The discussion section of the paper elaborates on the architecture and performance of the proposed LSFConvformer model, which integrates a Lightweight Convformer module for mechanical fault diagnosis under variable speed conditions. The model leverages a simplified multi-head attention mechanism termed Global Attention, which reduces computational redundancy while enhancing global feature extraction. The computational complexities of both the multi-head self-attention and feedforward neural network components are analyzed, demonstrating the efficiency of the proposed method compared to traditional Transformers.

The LSFConvformer architecture is designed to process time-domain and frequency-domain features separately, followed by a fusion process that enhances feature representation.

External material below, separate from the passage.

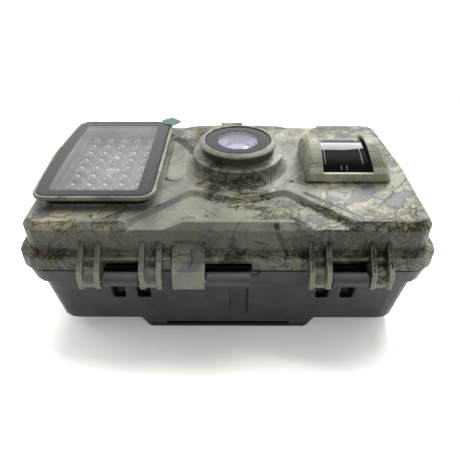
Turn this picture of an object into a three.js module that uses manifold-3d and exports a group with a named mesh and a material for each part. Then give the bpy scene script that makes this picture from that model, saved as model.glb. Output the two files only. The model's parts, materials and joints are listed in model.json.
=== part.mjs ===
// A trail camera lying on its back: a moulded rear case that holds eight AA cells, and a hinged
// front cover that carries the lens, the infrared lamp panel, the motion sensor and the electronics.
// Millimetres. +Z points out of the camera's front, +X towards the motion sensor (the camera's lower
// end in use) and +Y towards the latch. The origin is the middle of the back plate's resting face.
import * as THREE from "three";
import { mergeVertices } from "three/addons/utils/BufferGeometryUtils.js";
import Module from "manifold-3d";

const wasm = await Module();
wasm.setup();

// ---------- driving dimensions ----------
const GAP = 0.3; // clearance between pieces that rest on each other
const BOW = 1.3; // how far the two short ends bulge

const RIM = { x: 66.4, y: 40.9, r: 7.5, low: 25.6, top: 31.9, shrinkX: 0.984, shrinkY: 0.974 };
const HULL = { x: 64.2, y: 38.8, r: 7, low: 3.2, top: 28.2, chamfer: 1.4, shrinkX: 0.953, shrinkY: 0.912 };
const REAR_WALL = 2.4;
const SEAL = { bottom: 30.4, x: 65.5, y: 39.8, width: 1.6 }; // groove for the gasket in the rear case's rim
const FLANGE = { x: 67.2, y: 41.7, r: 8, low: 32.6, top: 37.4 };
const BODY = { x: 64.6, y: 39, r: 6.5, top: 48.4, chamfer: 2.2 };
const COVER_WALL = 2.8;
const CAVITY_TOP = 44.5;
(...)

Experimental results indicate that the proposed method outperforms existing models, achieving high accuracy even with small sample sizes. For instance, in a dataset with only 20 samples per fault type, the model attained an accuracy of 98%. The analysis also highlights the model’s robustness in distinguishing between fault classes, as evidenced by the clustering results from T-SNE visualizations. Overall, the LSFConvformer demonstrates a significant reduction in computational cost while maintaining superior classification performance, making it a promising approach for fault diagnosis in practical engineering applications. Future work will focus on extending the model’s applicability and optimizing its architecture through automated methods.